3: Harry Singh (Delhi, India), December 14, 2011, 1:53 AM.

Wow, being a Sikh and having stayed in Delhi for donkey's years, I never knew about this 'Father of Delhi'. That's because no one's really talked about him much. I guess it's time we let people know about men like Sobha Singh and make them realize what we as a community have done for this nation.

4: Ari Singh (Sofia, Bulgaria), December 14, 2011, 3:27 AM.

I really enjoyed reading this article. I often met Khushwant Singh ji when he was editor of the Illustrated Weekly of India in the seventies. I wanted him to write about Joginder Singh Bacchu, world ace rally driver and Guinness record holder from Kenya. He asked me to collect photos from Joginder, who happened to be a close friend of mine, which I did. Then Khushwant said: "Write it yourself and bring me the article". My initial shock, as I had never written any article before, was soon overcome by his stern reaction and encouragement: "Yes, you can do it!" The article was published under my pen name, Dooly Singh. Even being close to him, I never knew his father had built New Delhi until now from sikhchic.com. We need more of this to enlighten our community, otherwise we will have many forgotten heroes!

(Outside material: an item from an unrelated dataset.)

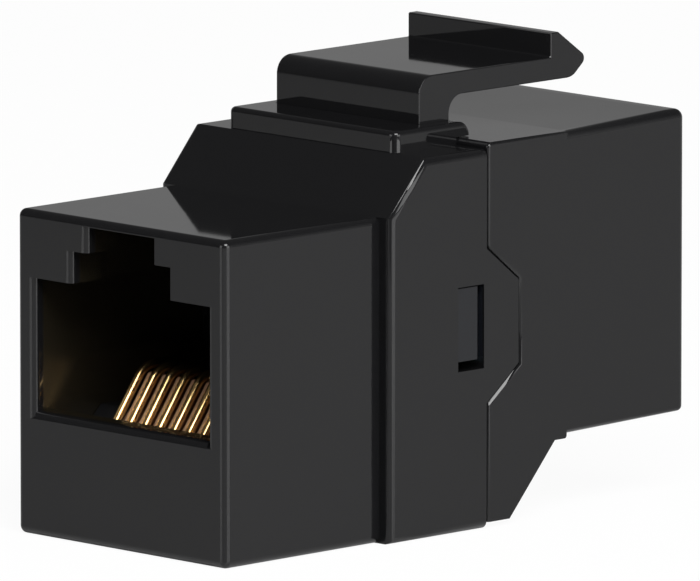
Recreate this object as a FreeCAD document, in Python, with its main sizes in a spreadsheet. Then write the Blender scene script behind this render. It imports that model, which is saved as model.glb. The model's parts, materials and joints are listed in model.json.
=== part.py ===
"""Keystone jack, female-to-female inline coupler for eight-way modular plugs.

A FreeCAD macro.  All driving sizes are in SIZES and go into the document's sheet; every sketch,
feature and placement is bound to the sheet by an expression.  Lengths are millimetres.

Each piece is drawn with X across the jack, Y back from its front face and Z up from its base.
The placements then put the origin under the middle of the coupler.
"""
import FreeCAD, Part
import os
from types import SimpleNamespace

import Sketcher
from FreeCAD import Placement, Rotation, Vector

SIZES = {
    # face box, the front part that fills the panel's cut-out
    "face_height": 16.0,
    "face_depth": 10.4,
    "edge_round": 0.38,
    # port opening: main hole, middle step and latch notch, and the walls beside and above it
    "port_side_wall": 1.25,
    "port_top_wall": 0.4,
    "port_height": 6.6,
    "step_width": 6.3,
    "step_height": 1.6,
    "notch_width": 4.1,
    "notch_height": 1.3,
    "port_plate": 2.0,
    "port_lip": 1.4,
    "port_depth": 11.4,
    "lead_in": 0.34,
    "latch_well_width": 8.0,
    # collar and the tier on top of it
    "collar_width": 16.05,
    "collar_step": 0.775,
    "collar_rise": 2.7,
    "collar_slope_depth": 2.35,
    "collar_round": 0.4,
    "seam_bevel": 0.1,
    "tier_width": 11.65,
    "tier_height": 1.05,
    "tier_setback": 0.15,
    "tier_overhang": 1.0,
    "tier_round": 0.4,
    "tier_edge_round": 0.25,
    # side tongues of the front housing, and the snap windows in its sides
    "tongue_reach": 2.2,
    "tongue_thickness": 1.0,
    "tongue_root": 7.7,
    "tongue_end": 4.2,
    "tongue_middle": 10.0,
    "window_setback": 2.06,
    "window_length": 1.78,
    "window_floor": 7.95,
    "window_height": 4.15,
    # latch lever
    "lever_width": 9.94,
    "riser_setback": 1.7,
    "riser_thickness": 2.05,
    "riser_height": 2.35,
    "arm_thickness": 1.14,
    "arm_length": 9.1,
    "lip_height": 1.2,
    "lip_flat": 0.55,
    "lip_reach": 2.55,
    "lip_nose_rise": 0.9,
    "lip_nose_back": 1.05,
    "heel_round": 0.9,
    "armpit_round": 0.9,
    "nose_round": 0.35,
    "nose_under_round": 0.9,
    "hinge_clearance": 0.05,
    # rear housing
    "overall_length": 30.85,
    "shell_step": 0.3,
    "rear_ramp_rise": 0.23,
    "rear_ramp_length": 7.2,
    "rear_base": 0.3,
    "rear_base_length": 1.5,
    "rear_shelf_length": 0.82,
    "rear_shelf_step": 0.23,
    "rear_box_depth": 8.3,
    "rear_port_wall": 0.52,
    "rear_port_roof": 5.18,
    "rear_box_draft": 0.17,
    "rear_round": 0.45,
    "rear_bottom_round": 0.2,
    "shelf_round": 0.15,
    "shell_round": 0.15,
    "shell_front_round": 0.25,
    # snap arms of the rear housing
    "arm_clip_thickness": 0.6,
    "arm_clip_length": 3.1,
    "barb_back_gap": 0.35,
    "barb_top_gap": 0.08,
    "barb_floor_gap": 0.47,
    "barb_setback": 0.12,
    "barb_nose": 0.7,
    # bay behind the ports for the carriers and the board
    "bay_side_room": 0.4,
    "bay_floor_room": 0.3,
    "bay_roof_room": 0.5,
    "slip_fit": 0.05,
    # contact carriers
    "carrier_drop": 3.6,
    "deck_drop": 0.9,
    "carrier_nose": 2.3,
    "carrier_wall": 1.6,
    "comb_slot_width": 0.56,
    "comb_slot_depth": 1.05,
    "comb_bridge": 0.25,
    "bed_rise": 0.8,
    "bed_setback": 1.4,
    "tip_slot_depth": 1.25,
    "tip_slot_rise": 3.2,
    # contact wires
    "contact_pitch": 1.016,
    "wire_diameter": 0.45,
    "wire_run_rise": 0.9,
    "pivot_depth": 2.87,
    "knee_depth": 5.0,
    "knee_rise": 1.96,
    "tip_reach": 0.4,
    "tip_rise": 2.28,
    "pivot_gap": 0.06,
    # circuit board
    "board_thickness": 1.2,
    "board_hole": 0.6,
    "board_margin": 1.0,
    "pin_stickout": 0.75,
    "pin_clearance": 0.325,
}
CONTACTS = 8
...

5: Gurpal Singh Bhuller (Chester, Virginia, U.S.A.), December 14, 2011, 11:50 AM.

The house where he lived has the best address in New Delhi - it is 1-A Janpath. It was the site of many kirtans and bhog ceremonies when Sir Sobha Singh was still alive. If I recall correctly, it was the Hungarian Embassy for some time. Wonder who the current occupant is?

6: Jaswant Singh Sachdev (Phoenix, Arizona, U.S.A.), December 16, 2011, 9:25 PM.

Just beautiful. One way to celebrate such a distinguished man would be to ask the present Prime Minister, Manmohan Singh, to undo such an ignorance among all of us through establishing a memorial to S. Sobha Singh's achievements. But then, such kind of initiative requires guts, which unfortunately might not be the Indian Government's cup of tea.